Will open source pop the AI bubble?

I enjoyed reading the president of the Mozilla Foundation’s op-ed in today’s FT: Open source could pop the AI bubble — and soon.

I don’t think open source software will be the catalyst for popping the AI bubble[^1], however I do think (a) it is one of the challenges to the current narrative that is fueling AI valuations, (b) the capital cycle will turn, and (c) we’re closer to the peak of the bubble than the beginning of it.

A non-exhaustive list:

  • Limits to productive capital absorption
  • Peak scarcity pricing for GPUs (supply catches up to demand)
  • Technology companies transitioning from asset-light businesses to capex-heavy businesses
  • Grid access constraints driving datacenter operators toward behind-the-meter generation, where turbine and transformer supply are severely constrained

A few random thoughts/prognostications:

  • Hardware/infrastructure layer: NVIDIA GPUs and Google TPUs become commoditized; hyperscaler compute (Azure, AWS) faces margin compression but enjoys enterprise lock-in with high switching costs
  • Systems software: CUDA (NVIDIA) lock on the market weakens as hardware-agnostic options mature; potentially 18-36 months before the marginal buyer has options and the ability to deploy across manufacturers
  • Data layer: Strategic / trapped value lies in companies’ proprietary unstructured data lakes; question: does being a custodian of data (e.g., Box, Snowflake) translate to capture rights for AI training / inference, or do enterprises maintain separation b/w storage and intelligence layers?
  • Frameworks / tooling: Have no thesis
  • Model layer: OpenAI and Anthropic are very strong, but will face stiff competition from open-source models per the FT piece; my core thesis is that focus shifts from prioritization of compute to inference optimization (cost, latency, energy efficiency), and that open source models deliver ‘good-enough’ performance for general use cases within 18 months; as model quality converges, switching costs drop; OpenAI / Anthropic don’t capture full TAM, particularly ex-US where local models and data sovereignty concerns matter [^2]
  • Serving / APIs: Solid moat for serving the latest models to technology-forward enterprises and startups willing to pay for API access and managed infrastructure
  • Application layer: Opportunity for differentiation through brand affinity and UX, but unclear whether application-layer companies can capture value or will be marginalized as commoditized front-ends to model APIs

I am pondering three questions (not financial advice!):

  1. Do I own enough Alphabet? (I don’t think I do.)
  2. Is Apple the dark horse in the competition?
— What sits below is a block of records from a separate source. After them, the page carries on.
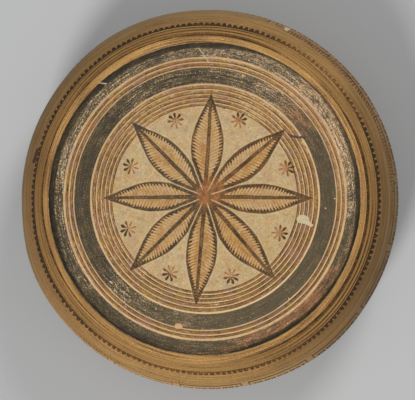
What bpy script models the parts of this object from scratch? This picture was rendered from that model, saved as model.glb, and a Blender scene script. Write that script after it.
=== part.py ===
"""A flat pyxis: a wide, low box of fired clay, thrown on the wheel and painted.

The pot stands mouth down on its lip, so its painted underside faces up.
The origin is the middle of the lip's plane, and +Z is the wheel's axis.
Lengths are in metres. Run it with blender --background --python part.py.
"""

from math import atan, cos, hypot, pi, sin

import bpy

MM = 0.001

# Outline of the pot
HEIGHT = 97 * MM  # from the lip to the resting ring
BELLY_RADIUS = 135 * MM  # the widest part of the wall
BELLY_HEIGHT = 42 * MM  # of the widest part, above the lip
FOOT_RADIUS = 112.8 * MM  # where the wall would meet the resting ring if its edge were sharp
LIP_RADIUS = 123 * MM  # where the wall would meet the lip's plane if its edge were sharp

# Underside: a narrow resting ring round a shallow hollow
RING_WIDTH = 5.2 * MM
HOLLOW_DEPTH = 7.5 * MM
COVE_WIDTH = 17 * MM  # the sloping margin of the hollow

# Thickness of the clay
WALL = 6 * MM
FLOOR = 6.5 * MM

# Rounded edges and the corner between the floor and the wall inside
FOOT_EDGE = 3 * MM
RING_EDGE = 1.3 * MM
LIP_OUTER_EDGE = 1.8 * MM
LIP_INNER_EDGE = 1.2 * MM
INNER_CORNER = 14 * MM

# How finely each stretch is cut into faces
TURN_STEPS = 80
COVE_STEPS = 7
EDGE_STEPS = 3
SHOULDER_STEPS = 9  # the wall from the belly to the resting ring
MOUTH_STEPS = 5  # the wall from the belly to the lip
CORNER_STEPS = 5
SEAM_GAP = 0.01 * MM  # points closer than this are merged where the turned shape closes
HALVINGS = 40  # enough to find a height to far less than a thousandth of a millimetre

UP = pi / 2
DOWN = -pi / 2
TO_AXIS = pi

CLAY_COLOUR = (0.42, 0.24, 0.11, 1)
CLAY_ROUGHNESS = 0.75


def wall_line(height):
    """The wall's outer radius at a height, and how fast the radius grows with height."""
    if height > BELLY_HEIGHT:
        narrowing, reach = BELLY_RADIUS - FOOT_RADIUS, HEIGHT - BELLY_HEIGHT
    else:
        narrowing, reach = BELLY_RADIUS - LIP_RADIUS, -BELLY_HEIGHT
    share = (height - BELLY_HEIGHT) / reach
    return BELLY_RADIUS - narrowing * share**2, -2 * narrowing * share / reach


def wall_point(height, depth=0.0):
    """The point (radius, height) that lies a depth inside the wall's outer face, square to it."""
    radius, slope = wall_line(height)
    length = hypot(1, slope)
    return radius - depth / length, height + depth * slope / length


def wall_angle(height):
    """The direction in which the wall faces at a height, as an angle above the horizontal."""
    return atan(-wall_line(height)[1])


def height_for(depth, level):
    """The height of the outer face behind which the point at this depth lies at this level."""
    low, high = -HEIGHT, 2 * HEIGHT
    for _ in range(HALVINGS):
        middle = (low + high) / 2
        if wall_point(middle, depth)[1] < level:
            low = middle
        else:
            high = middle
    return low


def spread(start, end, steps):
    """Evenly spaced values, both ends included."""
    return [start + (end - start) * step / steps for step in range(steps + 1)]


def arc(centre, radius, start, end, steps):
    """Points on a round arc in the section, both ends included."""
    return [(centre[0] + radius * cos(a), centre[1] + radius * sin(a)) for a in spread(start, end, steps)]


def wall_run(start, end, depth=0.0):
    """Points along the wall between two outer heights on either side of the belly, ends left out."""
    steps = {True: SHOULDER_STEPS, False: MOUTH_STEPS}
    heights = spread(start, BELLY_HEIGHT, steps[start > end])
    heights += spread(BELLY_HEIGHT, end, steps[start < end])[1:]
    return [wall_point(height, depth) for height in heights[1:-1]]


def underside():
    """The hollow floor, the cove round it and the ring's inner edge, from the axis outwards."""
    floor_level = HEIGHT - HOLLOW_DEPTH
    ring_inside = FOOT_RADIUS - RING_WIDTH
    cove_top = HEIGHT - RING_EDGE
    points = [(0, floor_level)]
    for turn in spread(UP, 0, COVE_STEPS):
        inwards = COVE_WIDTH * (1 - cos(turn))
        down = (cove_top - floor_level) * sin(turn)
        points.append((ring_inside - inwards, cove_top - down))
    edge_centre = (ring_inside + RING_EDGE, cove_top)
    return points + arc(edge_centre, RING_EDGE, TO_AXIS, UP, EDGE_STEPS)[1:]


def outer_wall():
    """The wall from the ring's outer edge over the belly to the lip's outer edge."""
    foot = height_for(FOOT_EDGE, HEIGHT - FOOT_EDGE)
    foot_centre = wall_point(foot, FOOT_EDGE)
    foot_edge = arc(foot_centre, FOOT_EDGE, UP, wall_angle(foot), EDGE_STEPS)

    lip = height_for(LIP_OUTER_EDGE, LIP_OUTER_EDGE)
    lip_centre = wall_point(lip, LIP_OUTER_EDGE)
    lip_edge = arc(lip_centre, LIP_OUTER_EDGE, wall_angle(lip), DOWN, EDGE_STEPS)
    return foot_edge + wall_run(foot, lip) + lip_edge


def inside():
    """The lip's inner edge, the inside of the wall, the round corner and the floor, to the axis."""
    lip_depth = WALL - LIP_INNER_EDGE
    lip = height_for(lip_depth, LIP_INNER_EDGE)
    lip_centre = wall_point(lip, lip_depth)
    lip_edge = arc(lip_centre, LIP_INNER_EDGE, DOWN, wall_angle(lip) - pi, EDGE_STEPS)

    floor_level = HEIGHT - HOLLOW_DEPTH - FLOOR
    corner_depth = WALL + INNER_CORNER
    corner = height_for(corner_depth, floor_level - INNER_CORNER)
    corner_centre = wall_point(corner, corner_depth)
    corner_arc = arc(corner_centre, INNER_CORNER, wall_angle(corner), UP, CORNER_STEPS)
    return lip_edge + wall_run(lip, corner, WALL) + corner_arc + [(0, floor_level)]


def clay():
    """The fired clay, a matt orange-brown."""
    material = bpy.data.materials.new("fired_clay")
    material.use_nodes = True
    shader = material.node_tree.nodes["Principled BSDF"]
    shader.inputs["Base Color"].default_value = CLAY_COLOUR
    shader.inputs["Roughness"].default_value = CLAY_ROUGHNESS
    shader.inputs["Metallic"].default_value = 0
    return material


def turned(name, section, material, collection):
    """A solid of revolution: the section, turned once round the wheel's axis."""
    mesh = bpy.data.meshes.new(name)
    points = [(radius, 0, height) for radius, height in section]
    mesh.from_pydata(points, [(i, i + 1) for i in range(len(points) - 1)], [])
    mesh.materials.append(material)
    solid = bpy.data.objects.new(name, mesh)
    collection.objects.link(solid)

    turn = solid.modifiers.new("Turn", "SCREW")
    turn.axis = "Z"
    turn.angle = 2 * pi
    turn.steps = TURN_STEPS
    turn.render_steps = TURN_STEPS
    turn.use_merge_vertices = True
    turn.merge_threshold = SEAM_GAP
    turn.use_smooth_shade = True
    return solid


def main():
    for old in list(bpy.data.objects):
        bpy.data.objects.remove(old, do_unlink=True)
    pyxis = bpy.data.collections.new("pyxis")
    bpy.context.scene.collection.children.link(pyxis)
    turned("pyxis_body", underside() + outer_wall() + inside(), clay(), pyxis)


main()
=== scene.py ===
"""A flat pyxis: a wide, low box of painted clay, standing mouth down on a pale floor.

Every line of the painting is worked out by the shaders from the place on the pot.
The pot's sizes are in metres and the painting's are in millimetres.
"""

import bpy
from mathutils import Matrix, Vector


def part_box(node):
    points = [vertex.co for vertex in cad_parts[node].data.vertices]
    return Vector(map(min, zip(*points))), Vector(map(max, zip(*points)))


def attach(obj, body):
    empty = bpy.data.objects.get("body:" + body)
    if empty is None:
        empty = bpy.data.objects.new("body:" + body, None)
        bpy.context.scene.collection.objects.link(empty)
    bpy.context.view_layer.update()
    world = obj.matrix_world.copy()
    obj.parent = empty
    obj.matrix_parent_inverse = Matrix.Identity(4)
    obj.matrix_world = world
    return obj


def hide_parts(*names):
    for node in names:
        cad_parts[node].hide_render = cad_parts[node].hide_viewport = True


bl_info = {
    "name": "Painted Flat Pyxis",
    "version": (1, 0, 0),
    "blender": (4, 5, 0),
    "location": "View3D > Sidebar > Pyxis",
    "description": "A wide, low clay box with a rosette of leaves painted on its underside",
    "category": "Add Mesh",
}

from math import atan, ceil, cos, hypot, pi, radians, sin

import bmesh
import bpy
from bpy.props import FloatProperty, FloatVectorProperty, IntProperty, PointerProperty
from mathutils import Matrix, Vector, noise

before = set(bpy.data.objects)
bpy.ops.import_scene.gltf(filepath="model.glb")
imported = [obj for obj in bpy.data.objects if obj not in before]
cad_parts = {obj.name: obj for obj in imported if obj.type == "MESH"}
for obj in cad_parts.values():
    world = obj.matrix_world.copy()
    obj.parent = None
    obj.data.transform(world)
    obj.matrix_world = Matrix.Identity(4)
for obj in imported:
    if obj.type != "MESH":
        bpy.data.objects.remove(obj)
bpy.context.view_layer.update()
NODE = "pyxis_body"
LOW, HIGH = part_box(NODE)
MM = 0.001
UP, DOWN, TO_AXIS = pi / 2, -pi / 2, pi

# How finely the clay's section is cut
FIRST_RING = 3  # fine steps from the axis to the first ring of points on the underside
COVE_STEPS = 18
EDGE_STEPS = 5
CORNER_STEPS = 8
WALL_STRETCH = 1.15  # about how much longer the wall's line is than its height
HALVINGS = 40  # enough to find a height to far less than a thousandth of a millimetre
SEAM_GAP = 1e-6  # points closer than this are merged where the turned shape closes


def linear(value):
    """A brightness as it shows on a screen, 0 to 255, in the linear values that Blender works with."""
    share = value / 255
    return share / 12.92 if share < 0.04 else ((share + 0.055) / 1.055) ** 2.4


def screen(red, green, blue):
    """A colour as it shows on a screen, each part from 0 to 255, in linear values."""
    return linear(red), linear(green), linear(blue)


def length(name, value, what):
    """A size in metres."""
    return FloatProperty(
        name=name, description=what, default=value, min=0, unit="LENGTH", subtype="DISTANCE"
    )


def colour(name, value, what):
    """A colour in linear values."""
    return FloatVectorProperty(
        name=name, description=what, default=value, min=0, max=1, subtype="COLOR"
    )


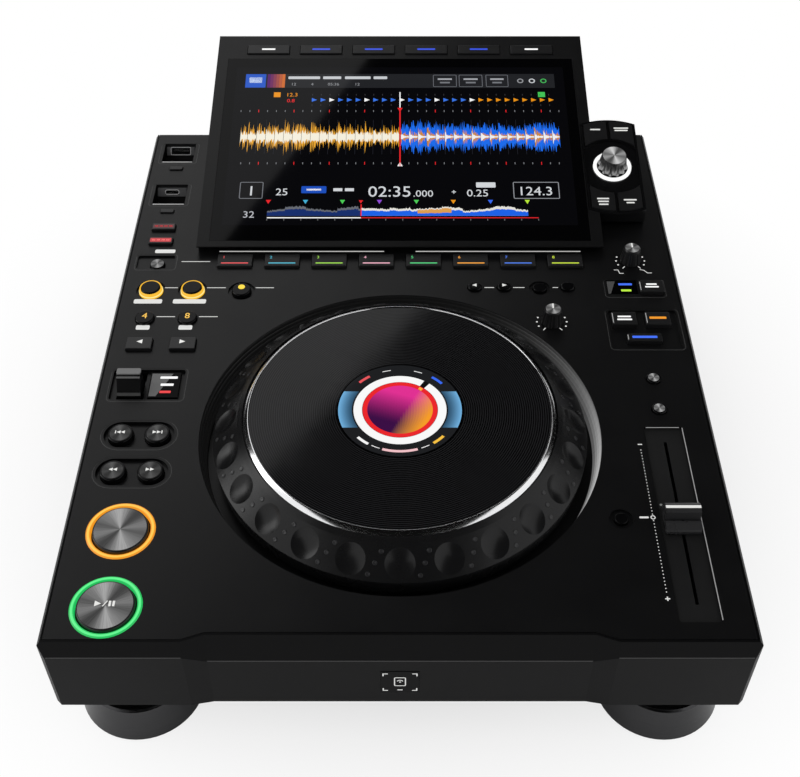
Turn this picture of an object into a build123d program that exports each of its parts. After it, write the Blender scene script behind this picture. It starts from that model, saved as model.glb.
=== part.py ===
from build123d import *
import os
from dataclasses import dataclass
from math import atan2, cos, degrees, radians, sin

# Tabletop media player for DJ use, with a large platter, a raised screen and four tall feet.
# Frame: origin at the bottom centre of the bounding box, X to the right, Y to the back, Z up.
# Lengths are in millimetres. "In from the front" is measured from the foremost face of the case.

# ---------------------------------------------------------------- overall sizes
body_width = 329.0
overall_depth = 455.0
screen_overhang = 55.3
body_depth = overall_depth - screen_overhang
foot_height = 36.7
case_height = 50.3
screen_rise = 42.3

front_y = -overall_depth / 2
back_y = overall_depth / 2
side_x = body_width / 2
case_bottom = foot_height
deck = foot_height + case_height
case_back = front_y + body_depth

# ---------------------------------------------------------------- case shell
side_wall = 2.2
floor_wall = 2.5
front_rim = 1.2
side_chamfer = 1.5
side_chamfer_drop = 2.1
corner_chamfer = 2.5
band_setback = 3.0
band_drop = 9.0
centre_setback = 1.9
centre_band_setback = 4.9
centre_band_drop = 14.7
notch_outer_half = 99.5
notch_inner_half = 89.0
panel_gap = 0.3
panel_thickness = 4.0
weld = 0.5
cut_past = 1.0
rear_panel_thickness = 2.0
boss_radius = 3.6
boss_hole_radius = 1.6
screw_radius = 1.5
screw_head_radius = 2.9
screw_head_height = 2.0
boss_inset = 5.5
boss_gap = 0.4
boss_cap = 6.0
screw_recess_gap = 0.2
screw_bury = 0.4
screw_end_gap = 2.0
boss_front = 9.5
boss_middle = 204.0
boss_back = 8.5
boss_back_in = 35.5

# ---------------------------------------------------------------- feet
foot_base_radius = 31.5
foot_rim_radius = 27.5
foot_flare_height = 20.0
foot_neck_radius = 19.0
foot_pad_radius = foot_base_radius - 2.0
foot_pad_thickness = 1.5
foot_pad_proud = 0.7
foot_side_inset = 32.5
foot_front_inset = 32.0
foot_back_inset = 50.0
foot_screw_radius = 2.5
foot_screw_head_radius = 5.0
foot_screw_head_height = 2.4
foot_screw_depth = 18.0
foot_screw_gap = 0.1
foot_edge = (0.6, 0.8)
foot_rim_edge = (1.2, 1.0)

# ---------------------------------------------------------------- platter
jog_from_front = 132.6
jog_outer_radius = 97.65
well_radius = jog_outer_radius + 7.45
well_floor_radius = well_radius - 3.6
well_wall = 2.5
well_depth = 14.0
well_lip = 3.0
well_wall_lip = 6.0
jog_edge = 0.4
jog_skirt_radius = jog_outer_radius - 0.85
jog_skirt_drop = 9.0
jog_skirt_step = 2.0
jog_cone_radius = jog_outer_radius - 13.65
jog_cone_height = 12.0
jog_wall = 4.0
jog_web = 3.5
trim_ring_outer = jog_cone_radius - 2.7
trim_ring_inner = trim_ring_outer - 3.3
trim_ring_height = 3.6
trim_ring_bevel = 0.8
jog_lip_gap = 0.1
jog_lip_height = 2.0
display_radius = 32.2
display_thickness = 3.2
jog_disc_outer = trim_ring_inner - 0.2
jog_disc_inner = display_radius + 0.6
jog_disc_height = 3.0
jog_hub_radius = 19.0
jog_hub_drop = 12.0
jog_hub_top = 4.0
jog_hole_radius = display_radius + 1.8
jog_tunnel_wall = 6.0
spindle_radius = jog_hub_radius - 7.0
spindle_bore = spindle_radius - 5.0
spindle_clearance = 0.05
spindle_flange_radius = 30.0
spindle_flange_height = 1.7
spindle_top = 10.6
spindle_head_radius = 15.0
spindle_head_height = 1.2
dimple_count = 24
dimple_radius = 7.8
dimple_depth = 1.6

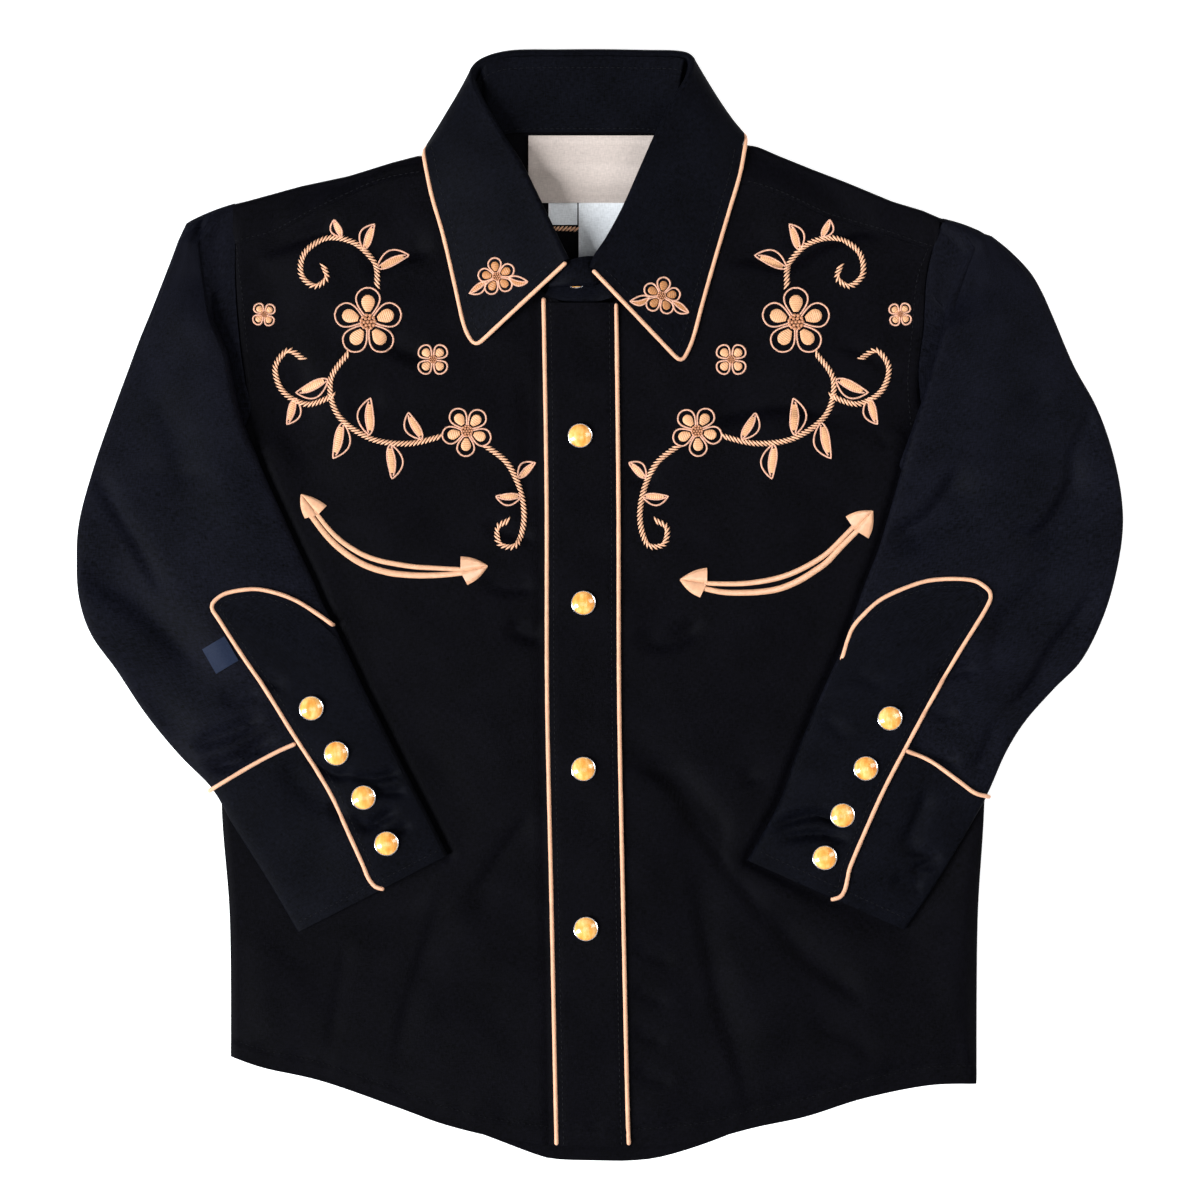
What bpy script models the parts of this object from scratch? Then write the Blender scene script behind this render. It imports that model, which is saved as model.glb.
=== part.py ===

I think so but haven’t acted on it. (Apple Silicon enables on-device inference, privacy positioning, and ecosystem lock-in, potentially inverting the centralized API model; retains flexibility on model layer, can partner with different providers or deploy proprietary models with each OS release)
  3. When do training datasets get exhausted? I am over my skis on this, but am enjoying the Dwarkesh discussion with Andrej Karpathy

[^1]: I am speaking to the hardware and model layers. I think there will be many valuable businesses built on AI tooling that solve acute pain points within verticals. I also think there will be an explosion of software necessitating a greater variety of cybersecurity solutions.

[^2]: I’ve run multiple local models on a Mac; they’re slower and less refined than frontier models, but improving rapidly. I can envision free local access to today’s best-in-class capabilities by year-end 2027.